Jeremias est un jeune étudiant. Tous les jours, il traverse la ville, en bus ou en combi. Ces trajets lui permettent de regarder, d’observer et de parler des autres. Par petites tranches de vie, par petites touches, par petites anecdotes, il va nous dépeindre les gens, leur vie, la ville.

Ce sera le tour des pauvres qui font la manche, de quelques amis riches, de jeunes filles qui ont été violées par leur père ou d’un groupe de jeunes délinquants qui dévalisent, frappent ou tue pour une montre. C’est un pays de désolation que nous montre Martin Mucha, un monde de violence pour la survie, où seule la loi du plus fort y a ses droits.

Mais ne croyez pas que c’est un roman empli de rage. Tout est décrit très simplement, avec quelques moments de pure beauté, de pure poésie. Et ces petites scènes mises bout à bout font que l’on se met à la place de Jeremias, que l’on se met à vivre parmi eux, tout cela en une ou deux phrases, en une ou deux pages.

Et quand il évoque, à Lima, cette ville coupée en deux par un mur, avec d’un coté les riches, leurs voitures rutilantes, leurs maisons immenses, et de l’autre coté la bataille pour manger, pour assouvir ses besoins basiques, on est pris à la gorge. Ce mur, comme un fossé infranchissable, dont il ne se rappelle même pas quand il a été construit, et qui fait partie de leur vie sans remise en cause.
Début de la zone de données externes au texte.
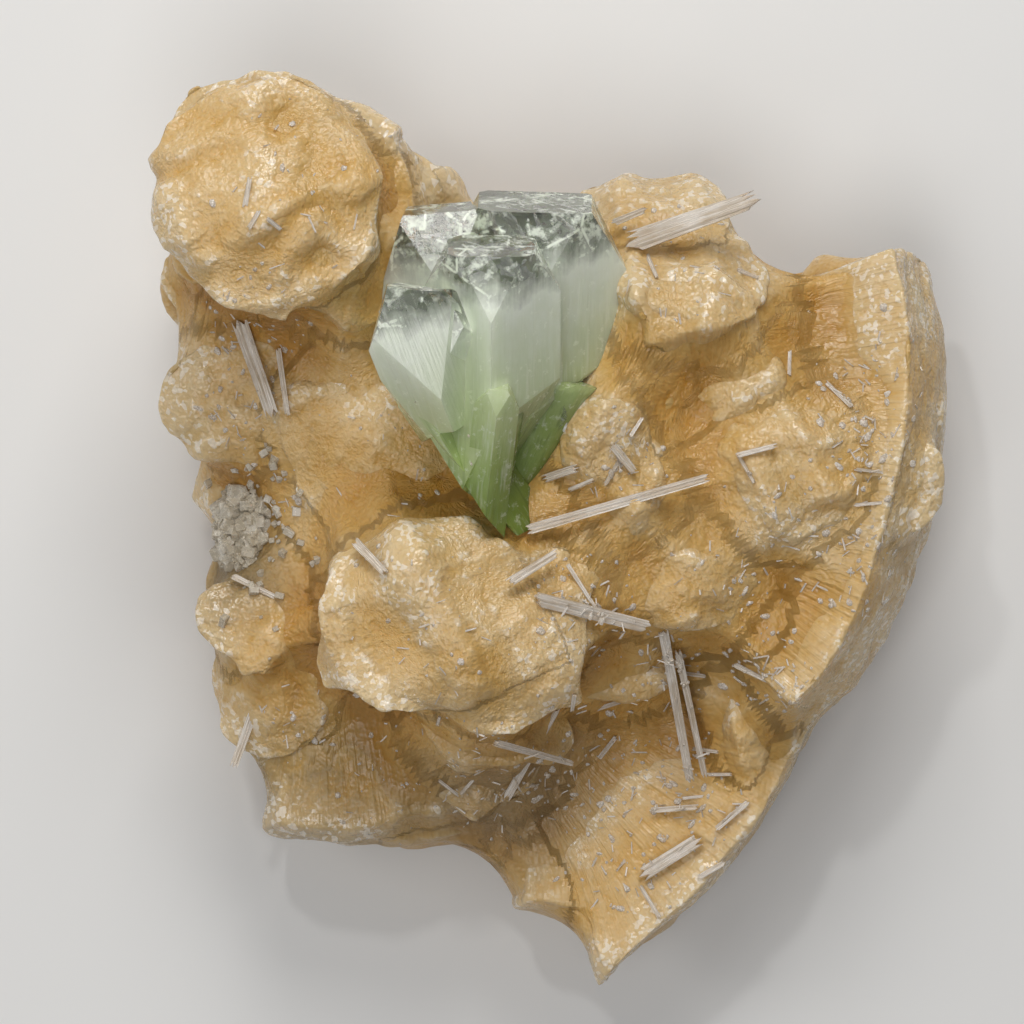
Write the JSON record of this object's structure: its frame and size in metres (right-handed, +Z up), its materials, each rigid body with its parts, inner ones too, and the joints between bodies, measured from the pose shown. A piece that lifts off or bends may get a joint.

Alors, quand dans la dernière partie, nommé Epilogue, Martin Mucha présente des témoignages de gens qui ont connu Jeremias, il m’est venu une grande tristesse, je sentais que j’allais perdre un type que je connais depuis longtemps. Et malgré sa forme de petites scènes, ce roman devient un témoignage à lui tout seul, le puzzle se construit, et quand on a fini la dernière phrase, on ne sait toujours pas ce qui est arrivé à Jeremias, on tourne la dernière page, et on se dit qu’on reviendra vers ce petit condensé de voyage pour sa beauté.

Tes yeux dans une ville grise se révèle un livre beau, tout simple, bigrement attachant. Et j’espère que vous aurez le courage ou l’envie, le besoin ou le plaisir de découvrir un poète contemporain, un magicien des images, un équilibriste sans peur, un grand auteur tout simplement.